Hear more about "accidental" data centers at the VERGE Salon NYC on Sept. 16.
The best-laid plans for green office buildings are meaningless if the occupants ignore them. Remember the flap last August over how much power the Platinum LEED Bank of America tower in New York was using? Suffice it to say, way more than anticipated.
Few things can skew energy usage more insidiously than the energy for running and cooling random computer servers, storage arrays and network gear shoved into closets or conference rooms originally intended for other purposes. Unfortunately, outside of big Fortune 500 companies that can for data center gurus, this practice is apparently pretty common: the Natural Resources Defense Council figures that at least half of U.S. servers are unmanaged, accounting for between 30 percent and 50 percent of all the electricity being used in small and midsize offices.
"Whether it's accidental or not, it starts with one or two servers, which isn't necessarily a big deal. But all of a sudden, you have a small server room that is far less efficient that what you might find in a big data center or colocation facility," said Pierre Delforge, director for high-tech sector energy efficiency for NRDC.
For perspective, the amount of power we're talking about is equivalent to approximately 20 500-megawatt, coal-fired power plants.
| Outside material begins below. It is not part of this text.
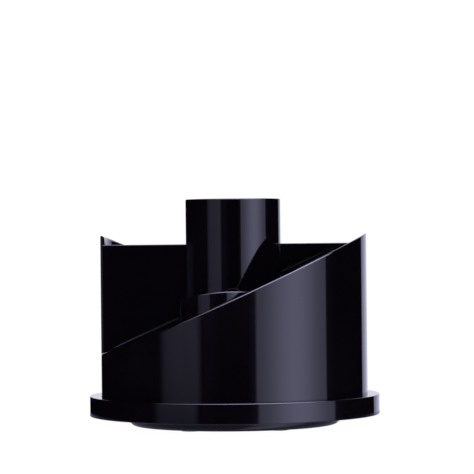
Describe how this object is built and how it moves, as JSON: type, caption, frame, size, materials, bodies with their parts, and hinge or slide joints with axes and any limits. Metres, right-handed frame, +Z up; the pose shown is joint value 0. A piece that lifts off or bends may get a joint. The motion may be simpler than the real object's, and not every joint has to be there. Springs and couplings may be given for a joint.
{
  "type": "rotating desk organizer",
  "caption": "Round black desk organizer that turns on a low foot: a tall central pen tube, sloping half-round walls, flat dividers and small clip cups.",
  "frame": {"origin": "on the turning axis, at the surface that the foot pads stand on", "axes": "+Z up along the turning axis, -Y is the front, where the sloping wall is low on the left and tall on the right"},
  "size_m": [0.1484, 0.1484, 0.1157],
  "materials": {
    "gloss_black": "polished moulded plastic, high gloss",
    "foot_black": "moulded plastic, semi gloss",
    "zinc_screw": "bright zinc plating",
    "bearing_steel": "turned steel, lightly oiled",
    "polished_steel": "polished",
    "natural_nylon": "moulded nylon, satin",
    "pad_rubber": "soft rubber, matte"
  },
  "bodies": {
    "foot": {"foot_disc": "foot_black", "spindle_bush": "natural_nylon", "lower_race": "bearing_steel", "thrust_washer": "natural_nylon", "foot_pads": "pad_rubber"},
    "carousel": {"turntable_tray": "gloss_black", "front_wall": "gloss_black", "back_wall": "gloss_black", "pen_tube": "gloss_black", "right_divider": "gloss_black", "left_divider": "gloss_black", "front_clip_cup": "gloss_black", "back_clip_cup": "gloss_black", "wall_screws": "zinc_screw", "cup_screws": "zinc_screw", "tube_screws": "zinc_screw", "upper_race": "bearing_steel", "retaining_washer": "zinc_screw", "pivot_screw": "zinc_screw"},
    "ball_ring": {"ball_cage": "natural_nylon", "bearing_balls": "polished_steel"}
  },
  "joints": [
    {"name": "tray_turn", "type": "hinge", "parent": "foot", "child": "carousel", "pos_m": [0, 0, 0.013], "axis": [0, 0, 1], "continuous": true},
    {"name": "ball_ring_turn", "type": "hinge", "parent": "foot", "child": "ball_ring", "pos_m": [0, 0, 0.013], "axis": [0, 0, 1], "continuous": true}
  ],
  "couplings": [
    {"joint": "ball_ring_turn", "follows": "tray_turn", "ratio": 0.5}
  ]
}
The fact that this is a surprise to many facilities or office managers is one reason it keeps happening. "Every company is vulnerable to this. Large companies usually have the resources to address the problem, but smaller ones might not have the wherewithal or the motivation to do so," said Allison Bard, associate with sustainability business consulting firm Cadmus Group.
The reality is leases and space constraints might force small or midsize businesses to get creative about how they accommodate on-premises IT equipment. "Even a one-floor office can need a data center or computer room that requires support and cooling, backup power, the standard features you would expect in a big one," said John Weale, associate with Integral Group.
The good news is it doesn't take much effort to rectify the situation. Here are five best practices for businesses not quite big enough to have a dedicated data center, but growing fast enough to require sophisticated computing infrastructure.
1. Assess the magnitude of the issue
Cadmus classifies unplanned computing real estate in the following way: localized data centers with 1,000 square feet of "white space," server rooms smaller than 500 square feet and server closets less than 200 square feet. The tipping point seems to be when a business is running more than 10 servers, according to experts. "These small spaces are pretty ubiquitous," noted Robert Huang, senior associate with Cadmus.
Short of walking around to peek into all the nooks and crannies of an office space, analyzing submeter data can help your organization gauge if it has a problem. If the amount of electricity used outside business hours is almost the same as when employees are around, there's cause for concern.
"If the difference is relatively low, it means that something pretty large is running 24x7," Delforge said. That's simply because unmanaged or outdated IT equipment uses roughly the same amount of power when it's idle as when it's fully used.
2. Invest in outside expertise
Most U.S. utilities have a vested interest in helping businesses reduce power consumption, and some even offer incentives for moving on-premises equipment to off-site data centers optimized for energy efficiency. Increasingly, they are focusing attention on smaller spaces, Huang said.
The challenge is assigning someone to be accountable. "Quite often, the person paying the bill isn't accountable for this," Bard said. "So, maybe you should hire an outside expert to help you understand the potential impact of certain actions.
3. Consolidate the equipment
Instead of buying a new server every time your organization adopts a new application, use virtualization technologies to add them to existing equipment.
According to the figures you cite, anywhere from 8 percent to 10 percent of the servers in use today are running for no apparent reason and it would be relatively easy to decommission them, or shut them off. Others could serve as the foundation layer for consolidation projects. "You don't necessarily need to eliminate them, but you need to be aware of them," Weale said.
4. Organize the space thoughtfully, and don't fret so much about the heat
Instead of randomly sticking IT equipment based solely on where there's space available, smaller organizations can address this issue more strategically by putting the gear in space where the plug loads can be managed centrally and where there's already a concentration of heating, ventilation and air-conditioning equipment that can help control humidity and cooling.
Finding a way to bring in outside air for cooling, and organizing the servers so heat is dispersed more efficiently can help, Huang said. Speaking of heat, the latest ASHRAE standards allow temperatures of up to 80 degrees Fahrenheit, something many facilities managers don't realize.
"Actually design a room to support the equipment you're putting into it," Weale said. Figure out what you need, and then design to support that without erring on the side of overkill."
5. Consider the cloud instead
One option increasingly to smaller companies are cloud infrastructure-as-a-service or software-as-a-service offerings that allow them to adopt new applications or services without having to invest in on-site servers. Even though, however, this might mean supporting a deeper onsite investment in networking gear and switches to optimize connection speeds. "People are sometimes hesitant because of bandwidth, speed considerations or colocation costs, but it's something more organizations should take time to consider," Bard said.